6.4.1 UI State Saving
The application UI state saving is assisted by LibOSSO. The LibOSSO library creates the state file and provides the file descriptor to the application. Libosso will make sure that the real state file will not be updated until the state file write has completed and file closed. The application uses the standard POSIX filesystem API for writing and reading to the file descriptor.
If device is restarted, the UI states will be discarded, so applications start from their default state. Each application with different version number will have it's own UI state file, meaning that if the application is updated (version number changes), it will start from the default state.
6.4.2 Autosaving User data
Some applications are required to save the unsaved user data periodically when on the foreground (top), so that as little as possible is lost on battery failure. Applications should register a LibOSSO callback function for this operation and tell when their user data has changed (the application is in "dirty state"). LibOSSO will then tell the application when they should do the saving.

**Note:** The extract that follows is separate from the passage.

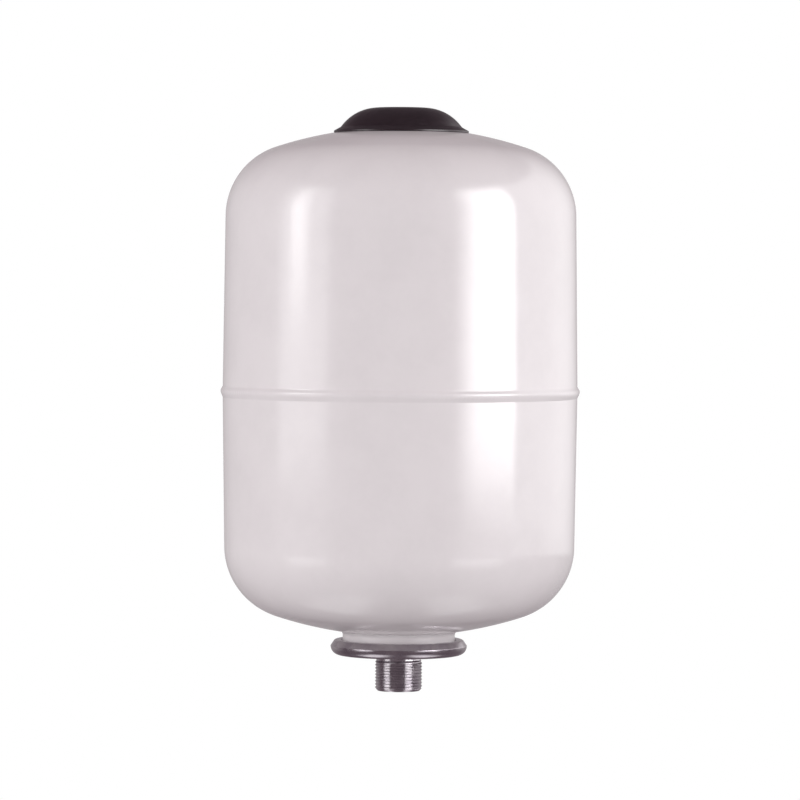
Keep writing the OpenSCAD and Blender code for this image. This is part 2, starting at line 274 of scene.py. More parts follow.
class Nodes:
    """Adds nodes to a tree. inputs maps a socket to a value, or to another node's output."""

    def __init__(self, tree):
        self.tree = tree

    def add(self, kind, inputs=None, **settings):
        node = self.tree.nodes.new(kind)
        for key, value in settings.items():
            setattr(node, key, value)
        for key, value in (inputs or {}).items():
            if isinstance(value, bpy.types.NodeSocket):
                self.tree.links.new(value, node.inputs[key])
            else:
                node.inputs[key].default_value = value
        return node

    def ramp(self, value, low, high, out_low, out_high, kind="LINEAR"):
        return self.add("ShaderNodeMapRange", {
            "Value": value, "From Min": low, "From Max": high, "To Min": out_low, "To Max": out_high,
        }, interpolation_type=kind).outputs["Result"]

    def mix(self, amount, first, second):
        return self.add("ShaderNodeMix", {0: amount, 6: first, 7: second}, data_type="RGBA").outputs[2]


class Finish(Nodes):
    """A Principled material whose varying inputs come from procedural nodes."""

    def __init__(self, name, **constants):
        self.material = bpy.data.materials.new(name)
        self.material.use_nodes = True
        super().__init__(self.material.node_tree)
        self.shader = self.tree.nodes["Principled BSDF"]
        self.normal = None
        for socket, value in constants.items():
            self.shader.inputs[socket.replace("_", " ")].default_value = value
        place = self.add("ShaderNodeTexCoord").outputs["Object"]
        split = self.add("ShaderNodeSeparateXYZ", {"Vector": place})
        flat = self.add("ShaderNodeCombineXYZ", {"X": split.outputs["X"], "Y": split.outputs["Y"]})
        radius = self.add("ShaderNodeVectorMath", {0: flat.outputs["Vector"]}, operation="LENGTH")
        around = self.add("ShaderNodeCombineXYZ", {"X": radius.outputs["Value"], "Y": split.outputs["Z"]})
        self.place = place
        self.profile = around.outputs["Vector"]      # the same all the way round: marks of turning

    def noise(self, scale, detail=2.0, vector=None, roughness=0.5):
        """Noise from 0 to 1; scale is its features in a metre."""
        return self.add("ShaderNodeTexNoise", {
            "Vector": vector or self.place, "Scale": scale, "Detail": detail, "Roughness": roughness,
        }).outputs["Fac"]

    def patches(self, value, start, full):
        """0 below start, 1 above full, and a straight rise between them."""
        return self.ramp(value, start, full, 0, 1)

    def colour(self, amount, first, second):
        self.tree.links.new(self.mix(amount, (*first, 1), (*second, 1)), self.shader.inputs["Base Color"])

    def roughness(self, value, low, high):
        self.tree.links.new(self.ramp(value, *NOISE_SPAN, low, high), self.shader.inputs["Roughness"])

    def bump(self, height, distance):
        """Raises the surface by up to distance metres where height is 1."""
        inputs = {"Height": height, "Distance": distance, "Strength": 1.0}
        if self.normal:
            inputs["Normal"] = self.normal
        self.normal = self.add("ShaderNodeBump", inputs).outputs["Normal"]
        self.tree.links.new(self.normal, self.shader.inputs["Normal"])


def make_enamel():
    """Gloss stove enamel: faint orange peel, the slight waves of drawn sheet, and a breath of dust."""
    f = Finish("gloss_enamel", IOR=1.52)
    dust = f.patches(f.noise(34, detail=6, roughness=0.65), 0.42, 0.72)
    f.colour(dust, (0.835, 0.80, 0.812), (0.80, 0.766, 0.778))
    f.roughness(f.noise(60, detail=5), 0.10, 0.16)
    f.bump(f.noise(9, detail=1), 1e-4)
    f.bump(f.noise(430, detail=1.5), 9e-6)
    return f.material


def make_zinc(name, tone, grain, low, high):
    """Bright zinc plate over turned or pressed steel, with circular tool marks and clouded passivation."""
    f = Finish(name, Metallic=1.0)
    cloud = f.noise(70, detail=5, roughness=0.7)
    shade = [c * 0.72 for c in tone]
    f.colour(f.patches(cloud, 0.38, 0.66), tone, (shade[0], shade[1] * 0.97, shade[2] * 1.02))
    f.roughness(f.noise(180, detail=4), low, high)
    f.bump(f.noise(grain, detail=3, vector=f.profile), 7e-6)
    f.bump(f.noise(1500, detail=2), 3e-6)
    return f.material


def make_plastic(name, tone, low, high, grain):
    """Moulded black plastic with a fine spark-eroded grain and faint handling marks."""
    f = Finish(name, IOR=1.48)
    rubbed = tuple(c * 1.4 + 0.003 for c in tone)
    f.colour(f.patches(f.noise(55, detail=6, roughness=0.7), 0.40, 0.72), tone, rubbed)
    f.roughness(f.noise(240, detail=4), low, high)
    f.bump(f.noise(grain, detail=2), 1.2e-5)
    return f.material


def make_brass():
    """Turned brass: fine tool marks and a light brown tarnish in patches."""
    f = Finish("turned_brass", Metallic=1.0)
    f.colour(f.patches(f.noise(260, detail=5), 0.45, 0.75), (0.80, 0.60, 0.29), (0.55, 0.38, 0.17))
    f.roughness(f.noise(500, detail=3), 0.20, 0.36)
    f.bump(f.noise(6500, detail=2, vector=f.profile), 4e-6)
    return f.material


def make_rubber():
    """Moulded rubber, matt, with a bloom of talc."""
    f = Finish("moulded_rubber", IOR=1.5)
    bloom = f.patches(f.noise(45, detail=7, roughness=0.7), 0.45, 0.78)
    f.colour(bloom, (0.018, 0.018, 0.019), (0.075, 0.073, 0.070))
    f.roughness(f.noise(300, detail=4), 0.62, 0.85)
    f.bump(f.noise(2200, detail=3), 1.5e-5)
    return f.material


def make_steel():
    """Bright drawn wire with lengthways marks and a trace of oil."""
    f = Finish("drawn_steel", Metallic=1.0)
    f.colour(f.patches(f.noise(900, detail=4), 0.4, 0.7), (0.62, 0.62, 0.63), (0.44, 0.43, 0.43))
    f.roughness(f.noise(2500, detail=3), 0.16, 0.32)
    f.bump(f.noise(9000, detail=2), 1e-6)
    return f.material


def make_ptfe():
    """White fluoropolymer, waxy and slightly mottled."""
    f = Finish("white_ptfe", IOR=1.38)
    f.colour(f.noise(1500, detail=4), (0.86, 0.86, 0.84), (0.76, 0.76, 0.73))
    f.roughness(f.noise(2000, detail=3), 0.38, 0.52)
    f.bump(f.noise(5000, detail=2), 2e-6)
    return f.material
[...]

Note that applications should call "forced autosave" LibOSSO function when they go to background (LibOSSO does not know when this happens).
6.5 Application termination
Applications exit when user closes them from the application UI, or when system requests that. System will request (and force) the applications to exit when:
- The Internet Tablet battery charge drops low
- The Internet Tablet is switched off
- User changes the Internet Tablet language settings
- User resets the Internet Tablet to factory settings
- User tries close or to switch to an application that doesn't respond
- User must accept to dialog whether to close a non-responsive application
If the Internet Tablet runs low on memory, the system can request application to be background killed. If there is not enough free memory to satisfy the applications' request for more memory, the application will be killed by the kernel.